=== RECORDS SHOWN ===

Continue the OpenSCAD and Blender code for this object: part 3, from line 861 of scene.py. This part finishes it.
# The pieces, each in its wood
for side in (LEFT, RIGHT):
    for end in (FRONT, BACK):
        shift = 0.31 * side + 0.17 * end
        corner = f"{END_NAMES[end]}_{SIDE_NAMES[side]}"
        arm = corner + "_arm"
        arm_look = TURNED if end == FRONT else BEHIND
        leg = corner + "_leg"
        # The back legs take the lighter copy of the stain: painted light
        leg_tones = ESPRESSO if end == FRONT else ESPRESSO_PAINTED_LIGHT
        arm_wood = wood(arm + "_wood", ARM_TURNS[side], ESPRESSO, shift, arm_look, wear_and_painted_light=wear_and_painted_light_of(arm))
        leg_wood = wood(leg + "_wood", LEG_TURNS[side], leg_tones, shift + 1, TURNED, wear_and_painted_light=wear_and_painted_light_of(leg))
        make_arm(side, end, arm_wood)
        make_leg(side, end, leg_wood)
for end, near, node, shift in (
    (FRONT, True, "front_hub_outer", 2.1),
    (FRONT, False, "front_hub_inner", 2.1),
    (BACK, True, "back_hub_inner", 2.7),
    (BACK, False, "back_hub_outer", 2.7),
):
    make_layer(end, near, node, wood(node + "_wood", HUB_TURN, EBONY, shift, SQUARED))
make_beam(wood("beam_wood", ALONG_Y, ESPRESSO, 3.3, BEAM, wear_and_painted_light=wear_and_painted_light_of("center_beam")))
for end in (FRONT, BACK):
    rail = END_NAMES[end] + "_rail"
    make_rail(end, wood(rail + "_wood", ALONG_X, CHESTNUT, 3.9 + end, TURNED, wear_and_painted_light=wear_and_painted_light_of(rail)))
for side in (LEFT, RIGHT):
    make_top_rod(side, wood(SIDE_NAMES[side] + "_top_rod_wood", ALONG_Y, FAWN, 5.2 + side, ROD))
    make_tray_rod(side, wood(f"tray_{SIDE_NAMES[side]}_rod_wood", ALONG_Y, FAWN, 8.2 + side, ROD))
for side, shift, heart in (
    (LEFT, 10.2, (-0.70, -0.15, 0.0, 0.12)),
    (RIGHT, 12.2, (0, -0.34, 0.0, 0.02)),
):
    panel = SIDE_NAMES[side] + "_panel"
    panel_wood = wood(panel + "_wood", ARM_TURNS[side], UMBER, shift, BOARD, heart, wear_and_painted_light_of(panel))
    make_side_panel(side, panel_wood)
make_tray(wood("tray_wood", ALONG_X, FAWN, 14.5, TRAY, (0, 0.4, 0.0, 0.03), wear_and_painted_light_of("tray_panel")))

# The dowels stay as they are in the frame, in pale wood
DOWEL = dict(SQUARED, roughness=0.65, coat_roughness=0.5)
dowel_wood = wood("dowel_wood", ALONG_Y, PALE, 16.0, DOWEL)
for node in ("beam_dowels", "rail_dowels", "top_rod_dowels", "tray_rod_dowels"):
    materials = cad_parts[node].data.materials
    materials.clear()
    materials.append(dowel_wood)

===
=== RECORDS SHOWN ===

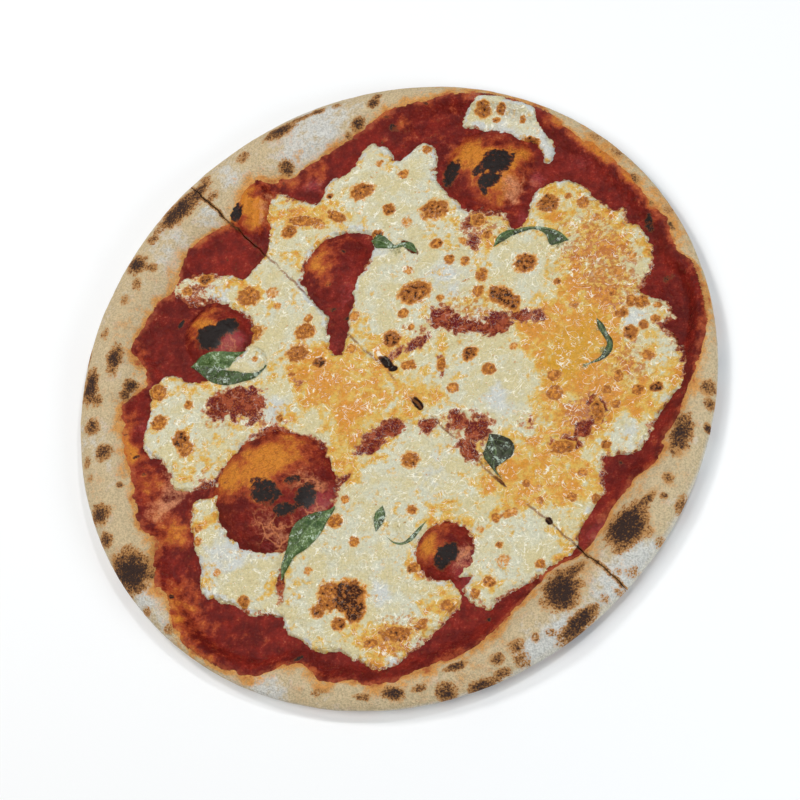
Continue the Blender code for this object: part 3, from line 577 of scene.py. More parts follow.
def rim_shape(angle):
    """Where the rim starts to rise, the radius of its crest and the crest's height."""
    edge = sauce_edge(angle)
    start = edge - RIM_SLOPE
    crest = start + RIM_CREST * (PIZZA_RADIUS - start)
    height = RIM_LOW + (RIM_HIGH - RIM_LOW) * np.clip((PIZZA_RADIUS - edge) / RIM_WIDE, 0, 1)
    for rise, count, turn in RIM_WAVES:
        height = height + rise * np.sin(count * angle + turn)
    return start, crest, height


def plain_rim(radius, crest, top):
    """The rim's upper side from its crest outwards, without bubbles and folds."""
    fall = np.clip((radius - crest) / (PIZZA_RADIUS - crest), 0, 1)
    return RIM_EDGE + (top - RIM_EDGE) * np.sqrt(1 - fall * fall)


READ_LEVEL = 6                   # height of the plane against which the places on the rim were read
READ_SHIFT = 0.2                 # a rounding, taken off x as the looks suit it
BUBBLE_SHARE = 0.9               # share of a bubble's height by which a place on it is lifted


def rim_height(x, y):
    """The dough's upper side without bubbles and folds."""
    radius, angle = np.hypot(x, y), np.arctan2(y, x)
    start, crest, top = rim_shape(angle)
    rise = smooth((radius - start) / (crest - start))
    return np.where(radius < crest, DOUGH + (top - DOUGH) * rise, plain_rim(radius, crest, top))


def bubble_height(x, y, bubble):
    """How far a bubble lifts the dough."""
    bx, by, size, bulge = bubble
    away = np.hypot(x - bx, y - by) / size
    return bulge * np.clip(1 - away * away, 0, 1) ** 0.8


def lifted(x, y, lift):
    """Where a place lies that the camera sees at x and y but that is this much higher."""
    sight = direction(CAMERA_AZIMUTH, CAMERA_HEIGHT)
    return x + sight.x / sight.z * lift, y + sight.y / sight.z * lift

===

TASK TO COMPLETE: Taking the lines above, repeat exactly those from the line that contains "Continue the Blender" through the line that contains "return start, crest, height", and both of those lines as well. Include nothing else.

RESULT FOR THIS TASK:
Continue the Blender code for this object: part 3, from line 577 of scene.py. More parts follow.
def rim_shape(angle):
    """Where the rim starts to rise, the radius of its crest and the crest's height."""
    edge = sauce_edge(angle)
    start = edge - RIM_SLOPE
    crest = start + RIM_CREST * (PIZZA_RADIUS - start)
    height = RIM_LOW + (RIM_HIGH - RIM_LOW) * np.clip((PIZZA_RADIUS - edge) / RIM_WIDE, 0, 1)
    for rise, count, turn in RIM_WAVES:
        height = height + rise * np.sin(count * angle + turn)
    return start, crest, height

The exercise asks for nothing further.